Kummer is largely consistent and unlimited in his characterization. As his characters take turns in narration, they are splendid when they provide perspectives from their own angle that allow you to see the big picture, which makes it a brilliant textbook example of how to use point of view in prose. Everything, Somewhere understands the demon of depression, and how it triggers to cause pain not only to the sufferer but to others as well. Hudson's and Bruce’s thoughts are worthwhile and haunting at the same time. The buildup of tension and the discovery of Bruce’s personal struggle make for a satisfying denouement. For anyone with a taste for drama without a cheesy element, this book is a must-read.

Rabia Tanveer

Everything, Somewhere by David Duane Kummer is a coming of age story of young adults who have to face circumstances that they least expected. Almost an adult, Hudson is not ready to face the reality of graduating high school and being responsible for himself. All his friends have solid plans for the future, and here he is, unsure and depressed. He cannot connect to anyone, and he has no idea if he even has a future. Actor Bruce Michaels comes into his life like a breath of fresh air. There is an instant connection and finally, Hudson feels human again. However, there are secrets that Bruce is hiding, and when Hudson figures them out, he will come crashing down. When the smokescreen clears, and the truth is revealed, Hudson will have to make some tough decisions that only he can make. What will Hudson do?
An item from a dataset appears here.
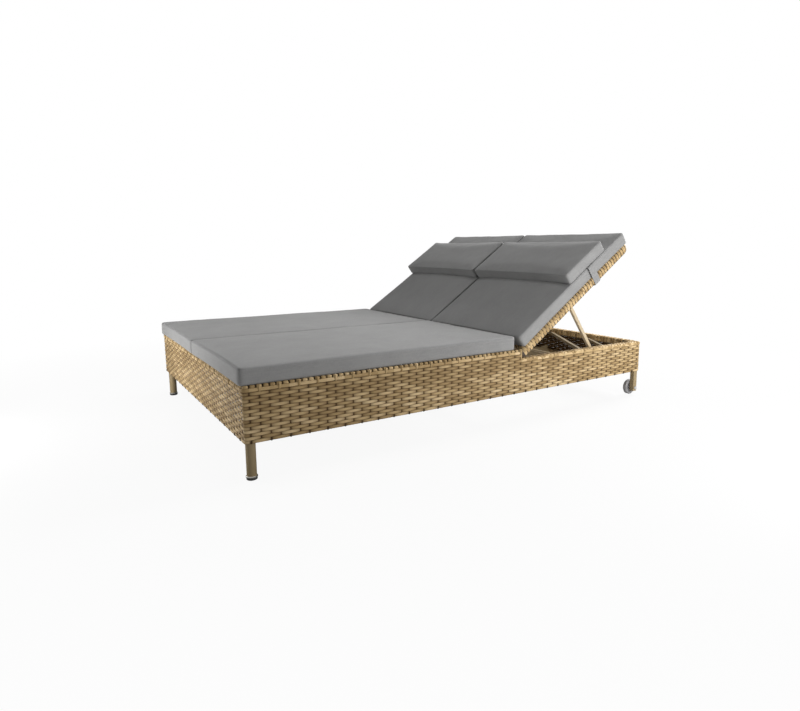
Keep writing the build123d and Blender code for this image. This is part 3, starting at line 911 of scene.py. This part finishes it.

Hudson is a brave yet very vulnerable character. He is smart, yet he is not sure of himself. He needs a confidence boost (something that Bruce gave him), and once he gets it, he is a young man on a mission. I think David Duane Kummer depicts youthful innocence well. Hudson, Mason, and Willow are all three very different teenagers, and their reactions are different. The author makes sure they each have individual characteristics that define them. The relationship between Bruce and Hudson is a good kind of chaotic; it is tough, but it is what Hudson needs for a wake-up call. The pace is a little slow at times, but the narrative is perfect for Hudson’s growth. Bruce plays a vital role in Hudson’s development, but the author never makes Bruce a side-line. He is given enough page space to grow as well and tell his side of the story in Everything, Somewhere! I loved this fantastically intricate novel.

Tami Hagemier

A wonderful read from the first to last sentence. From its beauty to its cruelty and despair, David captures small town , Midwest life perfectly. An easy read that’s hard to put down; he strolls and sometimes gallops through each characters view of life and exposes both their everyday and extraordinarily rare experiences in a faltering community of limited options and small town habits.